THE INPUT -
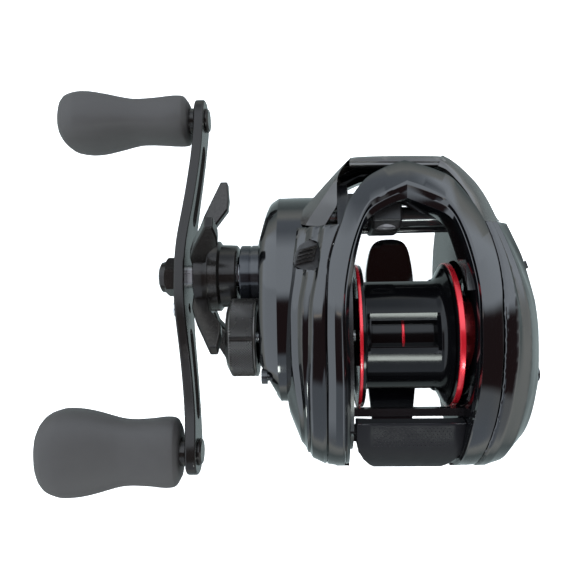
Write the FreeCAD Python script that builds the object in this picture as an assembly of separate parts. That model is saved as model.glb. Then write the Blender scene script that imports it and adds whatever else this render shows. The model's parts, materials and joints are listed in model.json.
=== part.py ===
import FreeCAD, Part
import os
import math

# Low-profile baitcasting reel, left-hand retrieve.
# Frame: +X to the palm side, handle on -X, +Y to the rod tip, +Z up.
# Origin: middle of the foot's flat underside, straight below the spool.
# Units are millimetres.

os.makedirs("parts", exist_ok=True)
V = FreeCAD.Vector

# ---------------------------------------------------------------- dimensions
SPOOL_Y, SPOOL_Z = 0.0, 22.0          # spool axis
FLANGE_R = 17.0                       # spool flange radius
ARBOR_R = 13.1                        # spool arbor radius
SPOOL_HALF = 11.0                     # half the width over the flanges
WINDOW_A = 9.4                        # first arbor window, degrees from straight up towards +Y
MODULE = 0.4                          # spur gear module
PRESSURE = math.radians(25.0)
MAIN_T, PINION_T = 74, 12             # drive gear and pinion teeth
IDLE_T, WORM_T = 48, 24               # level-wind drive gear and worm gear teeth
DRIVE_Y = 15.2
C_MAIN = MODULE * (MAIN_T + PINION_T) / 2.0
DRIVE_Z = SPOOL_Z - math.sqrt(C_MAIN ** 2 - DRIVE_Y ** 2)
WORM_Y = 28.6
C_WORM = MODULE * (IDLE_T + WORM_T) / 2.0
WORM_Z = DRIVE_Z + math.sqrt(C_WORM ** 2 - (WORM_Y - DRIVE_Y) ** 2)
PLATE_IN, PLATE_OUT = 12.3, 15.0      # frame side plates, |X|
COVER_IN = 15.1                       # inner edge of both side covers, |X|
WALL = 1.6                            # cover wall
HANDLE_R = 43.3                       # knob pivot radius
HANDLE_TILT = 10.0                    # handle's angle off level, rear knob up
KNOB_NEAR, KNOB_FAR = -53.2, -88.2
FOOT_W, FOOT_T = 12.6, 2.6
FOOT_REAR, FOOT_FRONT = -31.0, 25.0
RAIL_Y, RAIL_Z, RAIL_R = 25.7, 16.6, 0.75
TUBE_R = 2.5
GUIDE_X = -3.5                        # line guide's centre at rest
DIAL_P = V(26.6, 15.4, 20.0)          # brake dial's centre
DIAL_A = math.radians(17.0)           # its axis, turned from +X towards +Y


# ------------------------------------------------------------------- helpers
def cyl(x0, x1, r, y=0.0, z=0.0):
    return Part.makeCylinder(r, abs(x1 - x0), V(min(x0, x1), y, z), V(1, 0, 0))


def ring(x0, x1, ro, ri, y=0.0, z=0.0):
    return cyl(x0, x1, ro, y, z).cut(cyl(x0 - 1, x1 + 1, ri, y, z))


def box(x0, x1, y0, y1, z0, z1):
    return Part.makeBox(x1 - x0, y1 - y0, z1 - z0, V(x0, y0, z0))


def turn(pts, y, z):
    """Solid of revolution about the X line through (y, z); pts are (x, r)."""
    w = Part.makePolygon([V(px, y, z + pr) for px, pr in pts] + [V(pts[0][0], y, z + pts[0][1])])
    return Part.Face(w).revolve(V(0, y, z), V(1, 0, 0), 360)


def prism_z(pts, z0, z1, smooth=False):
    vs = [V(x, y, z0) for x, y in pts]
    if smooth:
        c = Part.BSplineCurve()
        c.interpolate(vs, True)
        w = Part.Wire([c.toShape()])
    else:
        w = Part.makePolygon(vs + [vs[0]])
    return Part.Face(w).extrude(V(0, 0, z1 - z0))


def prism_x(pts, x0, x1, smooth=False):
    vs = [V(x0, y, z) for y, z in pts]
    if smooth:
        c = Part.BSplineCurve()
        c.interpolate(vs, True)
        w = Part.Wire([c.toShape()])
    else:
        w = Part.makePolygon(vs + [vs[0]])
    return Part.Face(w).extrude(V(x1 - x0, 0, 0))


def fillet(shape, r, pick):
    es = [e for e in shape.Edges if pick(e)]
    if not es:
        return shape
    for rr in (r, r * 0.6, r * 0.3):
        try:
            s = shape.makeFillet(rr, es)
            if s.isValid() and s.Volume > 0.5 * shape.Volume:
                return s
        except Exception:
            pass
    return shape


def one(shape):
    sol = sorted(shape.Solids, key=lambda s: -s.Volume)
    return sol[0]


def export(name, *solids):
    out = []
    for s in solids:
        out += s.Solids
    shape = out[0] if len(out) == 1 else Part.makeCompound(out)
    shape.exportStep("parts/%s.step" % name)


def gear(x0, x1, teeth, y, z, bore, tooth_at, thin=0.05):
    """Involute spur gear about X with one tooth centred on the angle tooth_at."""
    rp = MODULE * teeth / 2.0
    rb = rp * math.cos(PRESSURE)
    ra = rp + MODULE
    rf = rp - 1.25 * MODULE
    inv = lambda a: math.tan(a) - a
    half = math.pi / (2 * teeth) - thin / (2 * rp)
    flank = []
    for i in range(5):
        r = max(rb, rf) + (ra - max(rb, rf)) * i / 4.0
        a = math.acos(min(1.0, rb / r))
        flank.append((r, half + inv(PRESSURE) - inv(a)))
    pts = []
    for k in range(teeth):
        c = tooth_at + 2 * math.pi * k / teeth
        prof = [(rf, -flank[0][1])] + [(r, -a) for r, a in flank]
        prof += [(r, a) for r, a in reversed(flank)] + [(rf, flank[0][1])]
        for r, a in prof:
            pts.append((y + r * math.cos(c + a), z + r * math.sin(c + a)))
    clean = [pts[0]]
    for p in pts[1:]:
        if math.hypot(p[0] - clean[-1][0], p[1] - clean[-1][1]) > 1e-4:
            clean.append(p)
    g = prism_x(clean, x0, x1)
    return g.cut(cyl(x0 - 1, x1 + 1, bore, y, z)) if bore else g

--

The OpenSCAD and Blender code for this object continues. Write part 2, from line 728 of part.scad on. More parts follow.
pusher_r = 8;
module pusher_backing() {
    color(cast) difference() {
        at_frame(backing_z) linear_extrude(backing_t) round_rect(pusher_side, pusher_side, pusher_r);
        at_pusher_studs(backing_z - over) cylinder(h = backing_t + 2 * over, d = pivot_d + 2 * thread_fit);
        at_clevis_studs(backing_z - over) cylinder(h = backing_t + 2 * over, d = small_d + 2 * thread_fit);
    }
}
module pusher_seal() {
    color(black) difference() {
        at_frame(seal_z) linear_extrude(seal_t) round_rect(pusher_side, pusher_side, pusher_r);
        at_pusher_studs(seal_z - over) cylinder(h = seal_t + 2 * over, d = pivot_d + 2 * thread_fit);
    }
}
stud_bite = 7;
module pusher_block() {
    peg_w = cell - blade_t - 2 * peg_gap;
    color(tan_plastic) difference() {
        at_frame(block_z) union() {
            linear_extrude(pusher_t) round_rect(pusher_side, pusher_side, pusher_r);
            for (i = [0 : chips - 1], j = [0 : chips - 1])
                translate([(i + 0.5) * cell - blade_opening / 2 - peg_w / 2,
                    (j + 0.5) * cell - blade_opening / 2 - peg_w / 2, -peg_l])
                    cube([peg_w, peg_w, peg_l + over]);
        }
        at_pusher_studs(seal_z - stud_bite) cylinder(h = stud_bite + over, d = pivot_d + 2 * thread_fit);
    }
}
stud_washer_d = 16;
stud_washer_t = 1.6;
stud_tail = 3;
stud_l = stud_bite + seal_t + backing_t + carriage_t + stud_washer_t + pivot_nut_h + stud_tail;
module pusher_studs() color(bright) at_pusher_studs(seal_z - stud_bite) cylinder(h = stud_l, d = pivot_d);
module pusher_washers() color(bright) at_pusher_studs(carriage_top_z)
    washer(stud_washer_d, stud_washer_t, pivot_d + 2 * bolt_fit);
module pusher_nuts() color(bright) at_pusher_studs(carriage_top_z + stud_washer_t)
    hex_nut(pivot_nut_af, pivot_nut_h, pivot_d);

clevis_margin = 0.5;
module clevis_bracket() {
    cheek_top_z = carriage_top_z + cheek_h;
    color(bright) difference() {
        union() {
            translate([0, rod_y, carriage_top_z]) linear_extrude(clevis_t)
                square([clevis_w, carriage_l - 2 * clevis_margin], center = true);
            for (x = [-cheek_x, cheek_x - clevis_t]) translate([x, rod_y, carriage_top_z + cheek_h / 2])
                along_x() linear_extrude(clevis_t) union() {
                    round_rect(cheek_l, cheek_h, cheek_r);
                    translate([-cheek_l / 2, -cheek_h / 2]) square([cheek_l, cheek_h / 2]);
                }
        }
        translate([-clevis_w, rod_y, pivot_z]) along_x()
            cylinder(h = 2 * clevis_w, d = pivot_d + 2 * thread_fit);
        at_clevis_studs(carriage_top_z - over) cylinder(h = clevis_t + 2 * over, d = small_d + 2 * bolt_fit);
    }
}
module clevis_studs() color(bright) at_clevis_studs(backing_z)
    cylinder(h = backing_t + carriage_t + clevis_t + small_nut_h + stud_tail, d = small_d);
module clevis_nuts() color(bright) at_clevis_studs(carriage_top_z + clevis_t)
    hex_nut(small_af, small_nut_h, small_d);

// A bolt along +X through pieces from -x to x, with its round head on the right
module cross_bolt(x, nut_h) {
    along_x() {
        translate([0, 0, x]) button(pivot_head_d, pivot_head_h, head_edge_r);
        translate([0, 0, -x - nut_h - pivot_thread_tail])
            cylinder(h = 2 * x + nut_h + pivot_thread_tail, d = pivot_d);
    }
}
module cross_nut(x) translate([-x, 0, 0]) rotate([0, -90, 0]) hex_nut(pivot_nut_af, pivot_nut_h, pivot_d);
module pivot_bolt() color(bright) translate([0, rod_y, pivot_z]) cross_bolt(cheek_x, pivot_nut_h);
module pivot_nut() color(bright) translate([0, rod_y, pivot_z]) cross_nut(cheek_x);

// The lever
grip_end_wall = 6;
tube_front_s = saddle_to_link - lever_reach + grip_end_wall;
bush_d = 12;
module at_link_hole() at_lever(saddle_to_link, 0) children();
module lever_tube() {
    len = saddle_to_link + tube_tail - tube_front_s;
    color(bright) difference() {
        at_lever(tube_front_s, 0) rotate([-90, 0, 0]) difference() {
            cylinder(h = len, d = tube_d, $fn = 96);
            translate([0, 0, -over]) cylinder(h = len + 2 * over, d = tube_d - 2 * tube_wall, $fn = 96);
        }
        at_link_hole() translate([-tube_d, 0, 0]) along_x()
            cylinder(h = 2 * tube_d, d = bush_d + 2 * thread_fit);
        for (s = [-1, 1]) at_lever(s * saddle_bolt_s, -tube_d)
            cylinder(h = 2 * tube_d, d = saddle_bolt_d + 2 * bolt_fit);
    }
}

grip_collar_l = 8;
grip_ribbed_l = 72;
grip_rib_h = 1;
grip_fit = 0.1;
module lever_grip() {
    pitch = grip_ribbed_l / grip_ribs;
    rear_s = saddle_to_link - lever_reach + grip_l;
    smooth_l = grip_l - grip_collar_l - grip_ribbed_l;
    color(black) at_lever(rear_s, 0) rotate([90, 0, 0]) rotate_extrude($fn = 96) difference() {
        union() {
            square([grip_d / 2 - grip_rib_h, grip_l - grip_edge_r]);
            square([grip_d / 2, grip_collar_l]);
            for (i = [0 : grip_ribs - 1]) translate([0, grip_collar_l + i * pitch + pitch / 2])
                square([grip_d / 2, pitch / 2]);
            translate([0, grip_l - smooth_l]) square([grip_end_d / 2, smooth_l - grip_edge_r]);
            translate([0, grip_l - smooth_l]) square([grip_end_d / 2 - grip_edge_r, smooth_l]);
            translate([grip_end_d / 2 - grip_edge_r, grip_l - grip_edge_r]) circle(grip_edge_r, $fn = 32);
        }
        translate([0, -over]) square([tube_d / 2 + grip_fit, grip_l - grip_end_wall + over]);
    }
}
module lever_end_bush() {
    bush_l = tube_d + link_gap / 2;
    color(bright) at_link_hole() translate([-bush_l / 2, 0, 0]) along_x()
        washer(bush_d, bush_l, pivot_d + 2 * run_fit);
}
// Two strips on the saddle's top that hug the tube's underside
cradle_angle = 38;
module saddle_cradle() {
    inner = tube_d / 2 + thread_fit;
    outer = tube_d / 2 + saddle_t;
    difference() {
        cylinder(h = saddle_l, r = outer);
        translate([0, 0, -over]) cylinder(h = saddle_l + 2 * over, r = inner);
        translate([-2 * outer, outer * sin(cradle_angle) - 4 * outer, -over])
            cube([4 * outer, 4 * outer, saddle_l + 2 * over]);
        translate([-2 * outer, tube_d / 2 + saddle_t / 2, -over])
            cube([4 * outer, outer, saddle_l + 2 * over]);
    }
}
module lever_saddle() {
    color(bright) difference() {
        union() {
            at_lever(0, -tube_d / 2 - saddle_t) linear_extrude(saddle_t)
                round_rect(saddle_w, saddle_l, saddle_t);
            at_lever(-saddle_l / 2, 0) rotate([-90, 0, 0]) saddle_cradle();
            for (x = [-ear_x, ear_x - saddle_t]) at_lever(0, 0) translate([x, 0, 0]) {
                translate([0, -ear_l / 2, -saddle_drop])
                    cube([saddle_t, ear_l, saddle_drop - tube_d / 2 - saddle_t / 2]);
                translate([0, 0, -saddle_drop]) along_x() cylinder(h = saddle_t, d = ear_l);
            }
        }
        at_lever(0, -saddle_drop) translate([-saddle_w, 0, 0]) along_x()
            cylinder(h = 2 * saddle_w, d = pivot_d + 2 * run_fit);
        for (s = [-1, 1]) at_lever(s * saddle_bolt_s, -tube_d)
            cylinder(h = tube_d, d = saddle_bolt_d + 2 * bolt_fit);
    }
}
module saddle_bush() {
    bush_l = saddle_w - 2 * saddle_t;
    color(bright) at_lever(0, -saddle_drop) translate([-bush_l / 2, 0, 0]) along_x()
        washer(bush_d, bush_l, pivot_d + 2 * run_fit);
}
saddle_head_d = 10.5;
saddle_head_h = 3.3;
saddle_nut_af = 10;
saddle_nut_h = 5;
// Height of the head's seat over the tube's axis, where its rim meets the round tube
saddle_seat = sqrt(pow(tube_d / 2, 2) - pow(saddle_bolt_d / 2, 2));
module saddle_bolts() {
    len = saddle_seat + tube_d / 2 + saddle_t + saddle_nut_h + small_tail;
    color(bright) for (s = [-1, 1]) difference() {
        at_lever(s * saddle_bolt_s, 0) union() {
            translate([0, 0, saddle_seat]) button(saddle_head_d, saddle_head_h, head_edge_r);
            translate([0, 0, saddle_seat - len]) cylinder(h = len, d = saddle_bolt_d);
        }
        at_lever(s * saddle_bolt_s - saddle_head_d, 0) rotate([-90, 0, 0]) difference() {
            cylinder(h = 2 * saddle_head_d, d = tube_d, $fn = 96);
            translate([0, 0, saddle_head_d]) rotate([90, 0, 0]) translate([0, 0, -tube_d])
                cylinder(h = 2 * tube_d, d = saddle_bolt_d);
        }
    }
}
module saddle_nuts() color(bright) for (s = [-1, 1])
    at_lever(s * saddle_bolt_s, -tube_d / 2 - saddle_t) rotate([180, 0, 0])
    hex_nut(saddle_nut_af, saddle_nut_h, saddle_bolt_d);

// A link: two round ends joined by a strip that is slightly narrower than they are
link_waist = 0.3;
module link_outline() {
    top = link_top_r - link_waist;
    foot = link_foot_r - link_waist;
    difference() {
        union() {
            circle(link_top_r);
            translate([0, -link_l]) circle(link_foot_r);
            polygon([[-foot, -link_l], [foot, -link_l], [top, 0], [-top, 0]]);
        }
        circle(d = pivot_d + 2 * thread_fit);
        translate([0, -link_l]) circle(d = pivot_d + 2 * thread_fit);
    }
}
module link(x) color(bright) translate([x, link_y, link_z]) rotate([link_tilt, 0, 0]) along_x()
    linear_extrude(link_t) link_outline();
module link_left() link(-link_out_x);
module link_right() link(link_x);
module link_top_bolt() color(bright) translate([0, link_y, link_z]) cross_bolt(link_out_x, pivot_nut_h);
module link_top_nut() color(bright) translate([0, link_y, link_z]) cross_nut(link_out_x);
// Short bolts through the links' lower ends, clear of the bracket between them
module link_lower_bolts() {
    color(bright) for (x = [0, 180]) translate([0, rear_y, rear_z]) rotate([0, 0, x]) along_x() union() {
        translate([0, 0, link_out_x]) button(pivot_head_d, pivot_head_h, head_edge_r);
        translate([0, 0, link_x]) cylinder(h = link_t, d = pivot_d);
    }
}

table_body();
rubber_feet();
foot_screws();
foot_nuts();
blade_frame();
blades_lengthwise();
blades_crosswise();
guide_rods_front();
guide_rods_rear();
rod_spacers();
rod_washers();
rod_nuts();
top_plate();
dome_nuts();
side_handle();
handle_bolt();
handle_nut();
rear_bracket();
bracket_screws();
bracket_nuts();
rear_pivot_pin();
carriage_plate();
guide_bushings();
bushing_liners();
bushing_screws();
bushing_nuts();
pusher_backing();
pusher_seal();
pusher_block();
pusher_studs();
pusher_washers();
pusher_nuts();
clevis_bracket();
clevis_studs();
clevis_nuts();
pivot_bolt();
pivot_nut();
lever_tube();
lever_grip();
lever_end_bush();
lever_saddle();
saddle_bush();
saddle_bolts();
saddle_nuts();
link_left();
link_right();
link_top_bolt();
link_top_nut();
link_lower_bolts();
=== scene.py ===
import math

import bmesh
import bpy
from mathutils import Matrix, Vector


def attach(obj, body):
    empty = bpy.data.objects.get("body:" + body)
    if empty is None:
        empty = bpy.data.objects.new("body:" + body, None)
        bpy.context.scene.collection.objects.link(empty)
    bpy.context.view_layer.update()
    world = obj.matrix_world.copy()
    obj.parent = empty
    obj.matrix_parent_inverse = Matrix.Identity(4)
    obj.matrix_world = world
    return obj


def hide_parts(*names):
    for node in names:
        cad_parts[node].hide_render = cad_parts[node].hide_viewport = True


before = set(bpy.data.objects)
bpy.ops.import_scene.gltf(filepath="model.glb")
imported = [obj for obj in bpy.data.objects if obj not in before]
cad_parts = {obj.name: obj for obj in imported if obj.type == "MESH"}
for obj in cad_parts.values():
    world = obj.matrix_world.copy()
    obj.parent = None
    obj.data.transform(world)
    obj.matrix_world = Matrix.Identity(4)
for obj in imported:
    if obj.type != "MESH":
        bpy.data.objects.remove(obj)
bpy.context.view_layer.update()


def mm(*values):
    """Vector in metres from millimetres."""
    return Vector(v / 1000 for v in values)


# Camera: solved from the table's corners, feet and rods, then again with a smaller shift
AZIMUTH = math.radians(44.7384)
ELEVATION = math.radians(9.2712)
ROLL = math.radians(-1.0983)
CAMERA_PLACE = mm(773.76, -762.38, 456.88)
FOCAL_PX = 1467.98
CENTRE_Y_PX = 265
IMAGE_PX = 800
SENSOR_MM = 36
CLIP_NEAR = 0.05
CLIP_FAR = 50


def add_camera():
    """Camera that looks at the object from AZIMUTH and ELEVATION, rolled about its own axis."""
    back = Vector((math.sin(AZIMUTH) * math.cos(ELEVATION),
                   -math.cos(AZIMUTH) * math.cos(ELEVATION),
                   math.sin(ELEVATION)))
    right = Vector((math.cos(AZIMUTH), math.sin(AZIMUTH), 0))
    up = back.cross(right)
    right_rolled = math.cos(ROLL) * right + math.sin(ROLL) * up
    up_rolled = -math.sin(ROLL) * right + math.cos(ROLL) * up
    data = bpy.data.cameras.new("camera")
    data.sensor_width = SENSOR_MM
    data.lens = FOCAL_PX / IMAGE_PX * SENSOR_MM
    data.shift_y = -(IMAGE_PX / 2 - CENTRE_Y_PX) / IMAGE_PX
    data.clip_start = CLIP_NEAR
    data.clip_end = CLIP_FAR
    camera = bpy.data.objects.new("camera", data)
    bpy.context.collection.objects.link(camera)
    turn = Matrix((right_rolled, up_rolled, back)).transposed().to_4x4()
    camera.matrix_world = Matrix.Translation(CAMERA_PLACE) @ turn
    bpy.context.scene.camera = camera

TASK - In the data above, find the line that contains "Write the FreeCAD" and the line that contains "V = FreeCAD.Vector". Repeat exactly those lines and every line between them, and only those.

ANSWER TO THIS TASK -
Write the FreeCAD Python script that builds the object in this picture as an assembly of separate parts. That model is saved as model.glb. Then write the Blender scene script that imports it and adds whatever else this render shows. The model's parts, materials and joints are listed in model.json.
=== part.py ===
import FreeCAD, Part
import os
import math

# Low-profile baitcasting reel, left-hand retrieve.
# Frame: +X to the palm side, handle on -X, +Y to the rod tip, +Z up.
# Origin: middle of the foot's flat underside, straight below the spool.
# Units are millimetres.

os.makedirs("parts", exist_ok=True)
V = FreeCAD.Vector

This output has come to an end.